# START OF Source data

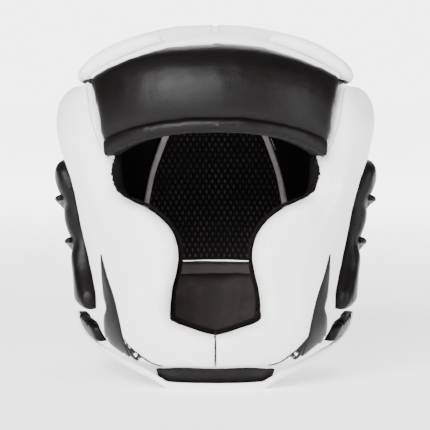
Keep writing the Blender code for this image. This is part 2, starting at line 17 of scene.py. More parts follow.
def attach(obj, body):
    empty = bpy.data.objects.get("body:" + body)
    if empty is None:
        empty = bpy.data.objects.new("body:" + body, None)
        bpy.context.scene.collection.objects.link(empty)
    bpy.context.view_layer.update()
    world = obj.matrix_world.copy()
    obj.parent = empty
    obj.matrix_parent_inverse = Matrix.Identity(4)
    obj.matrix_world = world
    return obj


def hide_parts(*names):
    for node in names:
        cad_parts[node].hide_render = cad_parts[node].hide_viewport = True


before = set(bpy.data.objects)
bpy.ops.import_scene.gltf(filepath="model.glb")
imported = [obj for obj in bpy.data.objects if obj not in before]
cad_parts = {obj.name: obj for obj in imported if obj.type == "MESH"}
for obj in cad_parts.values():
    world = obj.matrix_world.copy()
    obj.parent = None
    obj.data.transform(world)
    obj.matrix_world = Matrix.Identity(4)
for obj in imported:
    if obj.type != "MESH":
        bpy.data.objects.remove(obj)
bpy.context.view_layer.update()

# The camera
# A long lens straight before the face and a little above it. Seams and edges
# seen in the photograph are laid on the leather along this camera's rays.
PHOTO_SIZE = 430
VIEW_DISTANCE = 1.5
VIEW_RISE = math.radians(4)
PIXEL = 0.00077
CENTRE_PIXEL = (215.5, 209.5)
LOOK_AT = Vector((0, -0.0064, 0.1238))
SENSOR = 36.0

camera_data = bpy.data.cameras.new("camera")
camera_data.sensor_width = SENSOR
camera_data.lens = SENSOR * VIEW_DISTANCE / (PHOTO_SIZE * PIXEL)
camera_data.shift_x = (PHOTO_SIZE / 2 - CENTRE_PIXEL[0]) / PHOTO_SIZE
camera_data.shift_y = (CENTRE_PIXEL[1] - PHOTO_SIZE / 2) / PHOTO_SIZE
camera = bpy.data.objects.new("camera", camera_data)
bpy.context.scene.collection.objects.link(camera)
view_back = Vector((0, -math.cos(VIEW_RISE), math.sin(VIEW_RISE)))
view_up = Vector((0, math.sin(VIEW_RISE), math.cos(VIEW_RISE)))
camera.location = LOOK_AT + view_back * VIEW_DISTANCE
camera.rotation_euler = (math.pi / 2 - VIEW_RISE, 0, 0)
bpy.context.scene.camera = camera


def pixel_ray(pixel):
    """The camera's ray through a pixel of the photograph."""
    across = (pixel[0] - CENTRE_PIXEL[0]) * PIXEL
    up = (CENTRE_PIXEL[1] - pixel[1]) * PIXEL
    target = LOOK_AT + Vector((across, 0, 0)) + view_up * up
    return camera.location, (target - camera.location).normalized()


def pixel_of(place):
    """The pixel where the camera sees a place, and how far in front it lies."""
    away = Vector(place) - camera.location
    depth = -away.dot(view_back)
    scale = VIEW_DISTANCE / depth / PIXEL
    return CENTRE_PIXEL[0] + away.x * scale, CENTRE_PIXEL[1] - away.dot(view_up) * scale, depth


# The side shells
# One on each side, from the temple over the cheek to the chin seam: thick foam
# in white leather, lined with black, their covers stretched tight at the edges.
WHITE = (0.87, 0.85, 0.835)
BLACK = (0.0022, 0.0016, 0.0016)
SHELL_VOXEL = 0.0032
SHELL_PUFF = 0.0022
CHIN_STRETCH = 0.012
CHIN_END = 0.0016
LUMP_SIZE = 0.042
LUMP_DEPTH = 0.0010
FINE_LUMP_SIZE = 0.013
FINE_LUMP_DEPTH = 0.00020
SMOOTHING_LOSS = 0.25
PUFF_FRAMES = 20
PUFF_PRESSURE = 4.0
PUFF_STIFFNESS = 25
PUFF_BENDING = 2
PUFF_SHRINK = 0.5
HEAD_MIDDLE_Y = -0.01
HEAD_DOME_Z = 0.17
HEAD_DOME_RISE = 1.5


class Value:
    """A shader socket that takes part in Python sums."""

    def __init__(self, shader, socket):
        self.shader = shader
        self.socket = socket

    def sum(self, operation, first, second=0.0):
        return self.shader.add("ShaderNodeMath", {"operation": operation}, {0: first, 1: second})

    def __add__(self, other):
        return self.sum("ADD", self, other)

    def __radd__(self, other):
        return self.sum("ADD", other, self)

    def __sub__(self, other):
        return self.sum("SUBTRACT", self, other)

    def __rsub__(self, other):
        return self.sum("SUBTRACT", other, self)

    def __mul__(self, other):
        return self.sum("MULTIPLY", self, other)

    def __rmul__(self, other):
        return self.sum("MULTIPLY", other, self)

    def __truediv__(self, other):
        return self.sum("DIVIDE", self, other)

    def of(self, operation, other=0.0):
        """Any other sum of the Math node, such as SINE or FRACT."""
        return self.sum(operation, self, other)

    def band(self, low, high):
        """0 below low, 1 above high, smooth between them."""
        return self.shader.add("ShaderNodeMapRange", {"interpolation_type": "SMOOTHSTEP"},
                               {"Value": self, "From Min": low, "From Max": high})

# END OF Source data

● Written task:
Extract, word for word, each line of the listing above.

● Solution for this exercise:
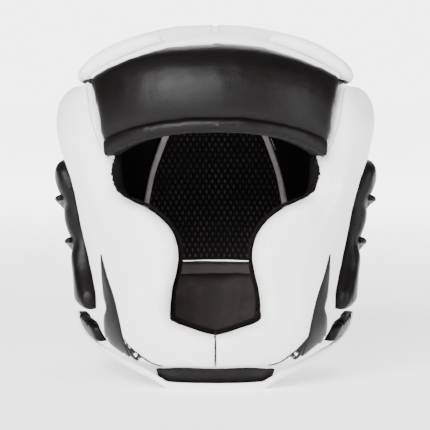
Keep writing the Blender code for this image. This is part 2, starting at line 17 of scene.py. More parts follow.
def attach(obj, body):
    empty = bpy.data.objects.get("body:" + body)
    if empty is None:
        empty = bpy.data.objects.new("body:" + body, None)
        bpy.context.scene.collection.objects.link(empty)
    bpy.context.view_layer.update()
    world = obj.matrix_world.copy()
    obj.parent = empty
    obj.matrix_parent_inverse = Matrix.Identity(4)
    obj.matrix_world = world
    return obj


def hide_parts(*names):
    for node in names:
        cad_parts[node].hide_render = cad_parts[node].hide_viewport = True


before = set(bpy.data.objects)
bpy.ops.import_scene.gltf(filepath="model.glb")
imported = [obj for obj in bpy.data.objects if obj not in before]
cad_parts = {obj.name: obj for obj in imported if obj.type == "MESH"}
for obj in cad_parts.values():
    world = obj.matrix_world.copy()
    obj.parent = None
    obj.data.transform(world)
    obj.matrix_world = Matrix.Identity(4)
for obj in imported:
    if obj.type != "MESH":
        bpy.data.objects.remove(obj)
bpy.context.view_layer.update()

# The camera
# A long lens straight before the face and a little above it. Seams and edges
# seen in the photograph are laid on the leather along this camera's rays.
PHOTO_SIZE = 430
VIEW_DISTANCE = 1.5
VIEW_RISE = math.radians(4)
PIXEL = 0.00077
CENTRE_PIXEL = (215.5, 209.5)
LOOK_AT = Vector((0, -0.0064, 0.1238))
SENSOR = 36.0

camera_data = bpy.data.cameras.new("camera")
camera_data.sensor_width = SENSOR
camera_data.lens = SENSOR * VIEW_DISTANCE / (PHOTO_SIZE * PIXEL)
camera_data.shift_x = (PHOTO_SIZE / 2 - CENTRE_PIXEL[0]) / PHOTO_SIZE
camera_data.shift_y = (CENTRE_PIXEL[1] - PHOTO_SIZE / 2) / PHOTO_SIZE
camera = bpy.data.objects.new("camera", camera_data)
bpy.context.scene.collection.objects.link(camera)
view_back = Vector((0, -math.cos(VIEW_RISE), math.sin(VIEW_RISE)))
view_up = Vector((0, math.sin(VIEW_RISE), math.cos(VIEW_RISE)))
camera.location = LOOK_AT + view_back * VIEW_DISTANCE
camera.rotation_euler = (math.pi / 2 - VIEW_RISE, 0, 0)
bpy.context.scene.camera = camera


def pixel_ray(pixel):
    """The camera's ray through a pixel of the photograph."""
    across = (pixel[0] - CENTRE_PIXEL[0]) * PIXEL
    up = (CENTRE_PIXEL[1] - pixel[1]) * PIXEL
    target = LOOK_AT + Vector((across, 0, 0)) + view_up * up
    return camera.location, (target - camera.location).normalized()


def pixel_of(place):
    """The pixel where the camera sees a place, and how far in front it lies."""
    away = Vector(place) - camera.location
    depth = -away.dot(view_back)
    scale = VIEW_DISTANCE / depth / PIXEL
    return CENTRE_PIXEL[0] + away.x * scale, CENTRE_PIXEL[1] - away.dot(view_up) * scale, depth


# The side shells
# One on each side, from the temple over the cheek to the chin seam: thick foam
# in white leather, lined with black, their covers stretched tight at the edges.
WHITE = (0.87, 0.85, 0.835)
BLACK = (0.0022, 0.0016, 0.0016)
SHELL_VOXEL = 0.0032
SHELL_PUFF = 0.0022
CHIN_STRETCH = 0.012
CHIN_END = 0.0016
LUMP_SIZE = 0.042
LUMP_DEPTH = 0.0010
FINE_LUMP_SIZE = 0.013
FINE_LUMP_DEPTH = 0.00020
SMOOTHING_LOSS = 0.25
PUFF_FRAMES = 20
PUFF_PRESSURE = 4.0
PUFF_STIFFNESS = 25
PUFF_BENDING = 2
PUFF_SHRINK = 0.5
HEAD_MIDDLE_Y = -0.01
HEAD_DOME_Z = 0.17
HEAD_DOME_RISE = 1.5


class Value:
    """A shader socket that takes part in Python sums."""

    def __init__(self, shader, socket):
        self.shader = shader
        self.socket = socket

    def sum(self, operation, first, second=0.0):
        return self.shader.add("ShaderNodeMath", {"operation": operation}, {0: first, 1: second})

    def __add__(self, other):
        return self.sum("ADD", self, other)

    def __radd__(self, other):
        return self.sum("ADD", other, self)

    def __sub__(self, other):
        return self.sum("SUBTRACT", self, other)

    def __rsub__(self, other):
        return self.sum("SUBTRACT", other, self)

    def __mul__(self, other):
        return self.sum("MULTIPLY", self, other)

    def __rmul__(self, other):
        return self.sum("MULTIPLY", other, self)

    def __truediv__(self, other):
        return self.sum("DIVIDE", self, other)

    def of(self, operation, other=0.0):
        """Any other sum of the Math node, such as SINE or FRACT."""
        return self.sum(operation, self, other)

    def band(self, low, high):
        """0 below low, 1 above high, smooth between them."""
        return self.shader.add("ShaderNodeMapRange", {"interpolation_type": "SMOOTHSTEP"},
                               {"Value": self, "From Min": low, "From Max": high})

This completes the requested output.